The sobering fact for the Congress is that everywhere it managed to win in the south, it was part of an alliance -- it did not win anywhere on its own steam. In Tamil Nadu, the Dravida Munnetra Kazhagam helped the party. In Kerala, it led the United Democratic Front. Being part of the mahagathbandhan in Bihar did not help it -- the party won a single seat. Only in Punjab did the party report a handsome victory on its own.

The party is now terribly afraid that it will lose at least two of its state governments -- one in Karnataka and the other in Madhya Pradesh -- as it has a wafer-thin majority in both states.

In the 2018 Karnataka assembly election, having won 104 seats, the BJP failed to secure a majority (113 seats out of a total of 224 in the assembly). As a result, the Janata Dal-Secular with 38 seats and the Congress with 77 seats came together to form the government. According to this deal, H D Kumaraswamy became the chief minister. It needs just nine MLAs to cross the floor and topple the government. In Madhya Pradesh, the majority margin is even lower with the difference between the Congress and the BJP being just five MLAs.

The losers are so many it is hard to count. Apart from Rahul Gandhi himself losing from Amethi (the party’s lone winner in Uttar Pradesh was Sonia Gandhi from Rae Bareli), the party’s entire top leadership in Karnataka (including the former leader of the Opposition Mallikarjun Kharge and senior leaders like B K Hariprasad) were defeated. In Madhya Pradesh, its former chief minister Digvijaya Singh lost from Bhopal as did Jyotiraditya Scindia from Guna. Scindia was considered so influential that he was also made party in charge of western UP.

The party fielded Priyanka Gandhi Vadra as its scout in eastern UP. Her political influence appears to have been minimal.

The party has been wiped out in Maharashtra and despite reporting earlier gains in Gujarat, it has not been able to win a single seat there. It did not report any victories from Himachal Pradesh or Uttarakhand. Though it won from three seats in Assam, Sushmita Dev, the charismatic Mahila Congress chief who contested from Silchar, came second.

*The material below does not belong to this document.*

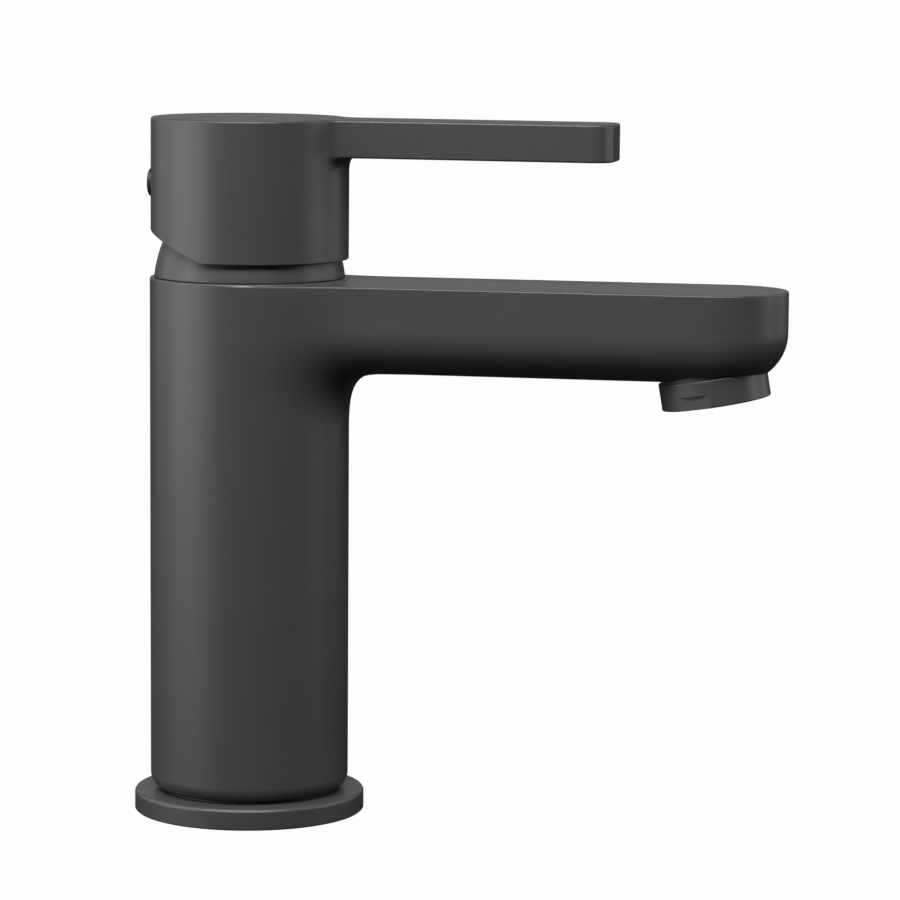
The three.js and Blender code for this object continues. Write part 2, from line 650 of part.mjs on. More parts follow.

The party will no doubt set up a committee to understand why it lost the elections. In 2007, then party president Sonia Gandhi had set up the committee to address future challenges.

The panel which included big names as members, including Sam Pitroda, continues to have a presence - on the website of the party. The leadership might think of reviving it now in the face of its defeat and looming elections in Maharashtra and Haryana due at the end of the year.